Abb. 1: Der pythagoreisch-platonische Ansatz

So stellt er den Astronomen die methodische Forderung, in der wirren Unregelmäßigkeit der Planetenbewegungen das mathematische System idealer gleichförmiger Kreisbewegungen aufzudecken.

Dieses Postulat hat die Entwicklung der ganzen Astronomie von PTOLEMÄUS bis COPERNICUS und KEPLER entscheidend beeinflußt. Dabei spielte die Unterscheidung zwischen physikalischen Theorien über die wirkliche Struktur der Welt und den mathematischen Hypothesen, die lediglich der „Rettung der Phänomene“ dienen, eine wichtige Rolle.
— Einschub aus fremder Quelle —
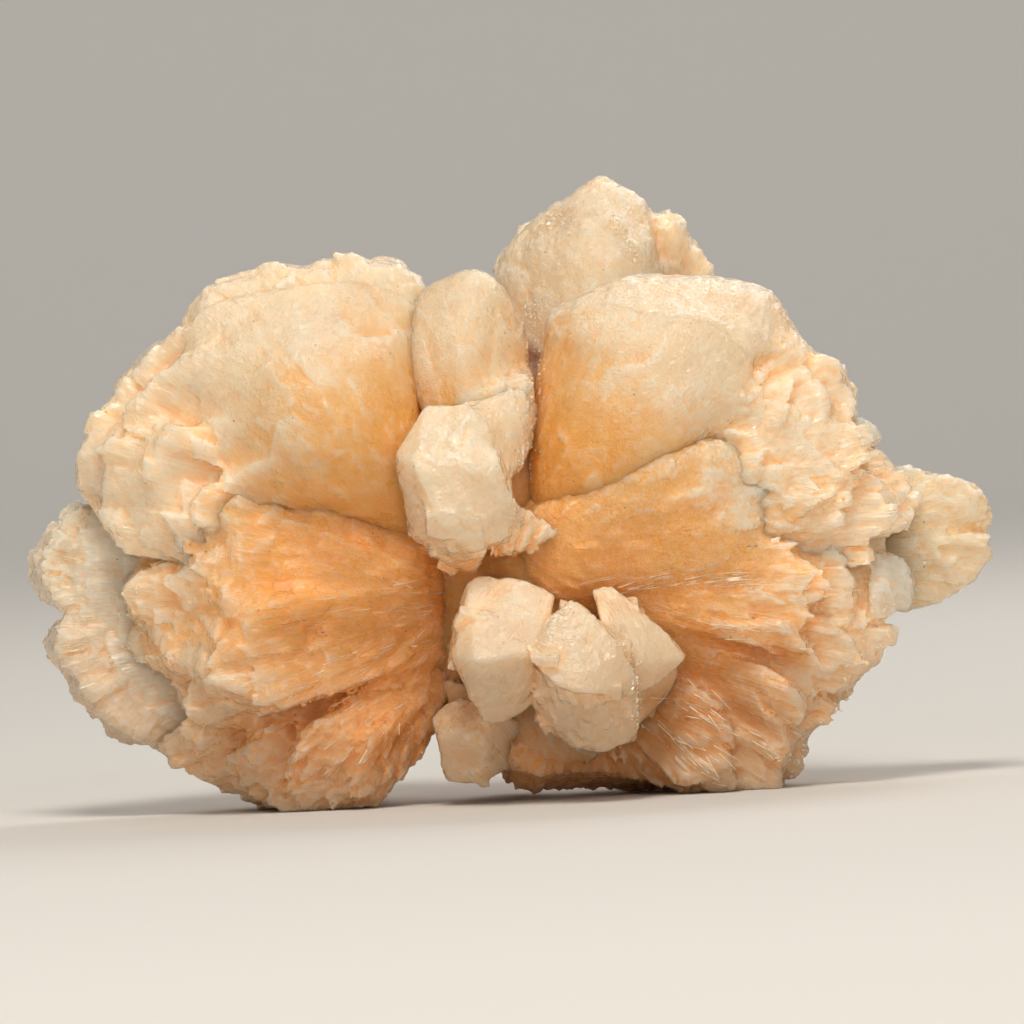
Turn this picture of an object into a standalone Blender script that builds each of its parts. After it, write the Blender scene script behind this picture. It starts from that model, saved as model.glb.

Diese Hypothesen erklären nicht, warum die Phänomene so sind, wie sie sind; sie dienen nur der modellmäßigen Beschreibung. Dieses Herausstellen von zwei grundsätzlich verschiedenen Wegen hat in der Entwicklung der Physik wichtige Akzente gesetzt.

In PLATONs berühmtem naturwissenschaftlichen Dialog „Timaios“, in dem die Materie mit Hilfe von geometrischen Figuren und mathematischen Symmetrien erklärt wird, zeigt sich die pythagoreische Tradition des platonischen Konzeptes besonders deutlich.

Wie sehr diese platonische Wurzel auch wesentlich GALILEIs Denken bestimmt, bringt er selbst in beredter Weise zum Ausdruck:

„Philosophie steht in dem großen Buch – ich meine das Universum – das stets offen vor uns liegt, aber wir können es erst verstehen, wenn wir die Sprache und die Buchstaben verstehen, in denen es geschrieben ist. Es ist in der Sprache der Mathematik geschrieben und seine Buchstaben sind Dreiecke, Kreise und andere geometrische Figuren, ohne die es dem Menschen unmöglich ist, ein einziges Wort daraus zu verstehen“ (3).